Currently, any time an employee spends at their place of work ‘on-call’ counts as work. If you you’re not required to stay within a certain place decided by your employer then your time on call doesn’t count as working time until you start work.
However, there seems to be a new nightmare for employers after this issue was raised in three cases heard at the same time (with the lead case, Focus Care Agency v Roberts). The question asked was are workers entitled to the national minimum wage when ‘on-call’, or sleeping, at work? The EAT rather unhelpfully decided ‘it depends’.

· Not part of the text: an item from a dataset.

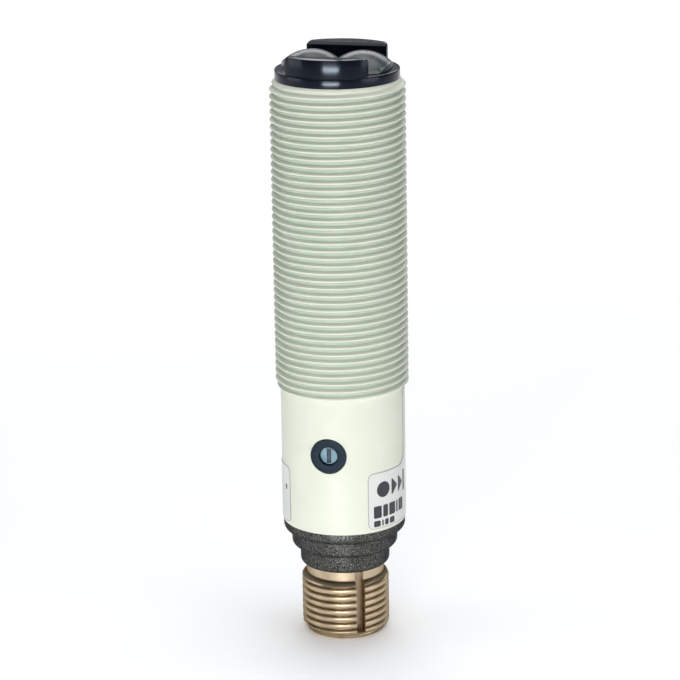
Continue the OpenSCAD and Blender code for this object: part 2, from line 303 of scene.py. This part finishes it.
def srgb(r, g, b):
    """Linear RGBA from 0-255 screen values."""
    def linear(c):
        c /= 255
        return c / 12.92 if c <= 0.04045 else ((c + 0.055) / 1.055) ** 2.4
    return (linear(r), linear(g), linear(b), 1)


class Surface:
    """A Principled material whose colour, roughness and relief vary by noise in object space."""

    def __init__(self, name, colour, second, roughness, spread, scale, **sockets):
        self.material = bpy.data.materials.new(name)
        self.material.use_nodes = True
        self.tree = self.material.node_tree
        self.tree.nodes.clear()
        self.shader = self.node("ShaderNodeBsdfPrincipled")
        output = self.node("ShaderNodeOutputMaterial")
        self.link(self.shader.outputs[0], output.inputs[0])
        self.place = self.node("ShaderNodeTexCoord").outputs["Object"]
        noise = self.noise(scale)
        self.paint(noise, (0.3, colour), (0.7, second))
        rough = self.remap(noise, 0.3, 0.7, roughness - spread / 2, roughness + spread / 2)
        self.link(rough, self.shader.inputs["Roughness"])
        for socket, value in sockets.items():
            self.shader.inputs[socket.replace("_", " ")].default_value = value

    def node(self, kind, **settings):
        made = self.tree.nodes.new(kind)
        for key, value in settings.items():
            setattr(made, key, value)
        return made

    def link(self, source, target):
        self.tree.links.new(source, target)

    def noise(self, scale, detail=3.0, stretch=(1, 1, 1)):
        mapping = self.node("ShaderNodeMapping")
        mapping.inputs["Scale"].default_value = stretch
        self.link(self.place, mapping.inputs["Vector"])
        texture = self.node("ShaderNodeTexNoise")
        texture.inputs["Scale"].default_value = scale
        texture.inputs["Detail"].default_value = detail
        self.link(mapping.outputs[0], texture.inputs["Vector"])
        return texture.outputs["Fac"]

    def ramp(self, factor, *stops):
        ramp = self.node("ShaderNodeValToRGB")
        elements = ramp.color_ramp.elements
        while len(elements) < len(stops):
            elements.new(0.5)
        for element, (position, colour) in zip(elements, stops):
            element.position = position
            element.color = colour
        self.link(factor, ramp.inputs[0])
        return ramp.outputs[0]

    def paint(self, factor, *stops):
        """Takes the colour from a ramp over a factor, in place of any colour that is there."""
        self.colour = self.ramp(factor, *stops)
        self.link(self.colour, self.shader.inputs["Base Color"])

    def remap(self, factor, from_low, from_high, low, high):
        remap = self.node("ShaderNodeMapRange")
        values = (from_low, from_high, low, high)
        for socket, value in zip(("From Min", "From Max", "To Min", "To Max"), values):
            remap.inputs[socket].default_value = value
        self.link(factor, remap.inputs["Value"])
        return remap.outputs[0]

    def paint_root_shade(self, root_r, crest_r, low_z, high_z, tone):
        """Paints shade into the colour: multiplies it by tone towards a thread's roots, between two
        heights, in mm.
        """
        fade = 0.2
        flat = self.node("ShaderNodeVectorMath", operation="MULTIPLY")
        flat.inputs[1].default_value = (1, 1, 0)
        self.link(self.place, flat.inputs[0])
        length = self.node("ShaderNodeVectorMath", operation="LENGTH")
        self.link(flat.outputs[0], length.inputs[0])
        depth = self.remap(length.outputs["Value"], root_r * MM, crest_r * MM, 1, 0)
        split = self.node("ShaderNodeSeparateXYZ")
        self.link(self.place, split.inputs[0])
        above = self.remap(split.outputs["Z"], (low_z - fade) * MM, low_z * MM, 0, 1)
        below = self.remap(split.outputs["Z"], high_z * MM, (high_z + fade) * MM, 1, 0)
        amount = depth
        for part in (above, below):
            product = self.node("ShaderNodeMath", operation="MULTIPLY")
            self.link(amount, product.inputs[0])
            self.link(part, product.inputs[1])
            amount = product.outputs[0]
        mix = self.node("ShaderNodeMix", data_type="RGBA", blend_type="MULTIPLY")
        self.link(amount, mix.inputs[0])
        self.link(self.colour, mix.inputs[6])
        mix.inputs[7].default_value = (*tone, 1)
        self.colour = mix.outputs[2]
        self.link(self.colour, self.shader.inputs["Base Color"])

    def bump(self, factor, strength, depth_mm):
        """Adds relief from a 0 to 1 height, over any relief that is there."""
        bump = self.node("ShaderNodeBump")
        bump.inputs["Strength"].default_value = strength
        bump.inputs["Distance"].default_value = depth_mm * MM
        self.link(factor, bump.inputs["Height"])
        links = self.shader.inputs["Normal"].links
        if links:
            self.link(links[0].from_socket, bump.inputs["Normal"])
        self.link(bump.outputs[0], self.shader.inputs["Normal"])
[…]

It was considered whether three tribunals had correctly decided whether ‘sleep-in’ time counted as ‘time work’ for the National Minimum Wage Regulations. Whilst the EAT disapproved of the approach adopted of cases where a worker is working by being at the premises, and cases where the worker is provided with accommodation is simply on-call.
Instead, weight should be given to the facts of any individual case and leeway to an individual employment tribunal to decide. There are 4 factors to consider, which are:
- The employer’s purpose in engaging the worker
- The extent to which the worker is restricted by the requirement to be on the premises
- The degree of responsibility undertaken by the worker
- The immediacy of the requirement for the worker to provide services if something occurs or an emergency arises.
As an employer who requires workers to be on call, make sure you consider these factors. The principles can be applied differently to different situations, and if you ensure these are followed hopefully you won’t have any sleepless nights.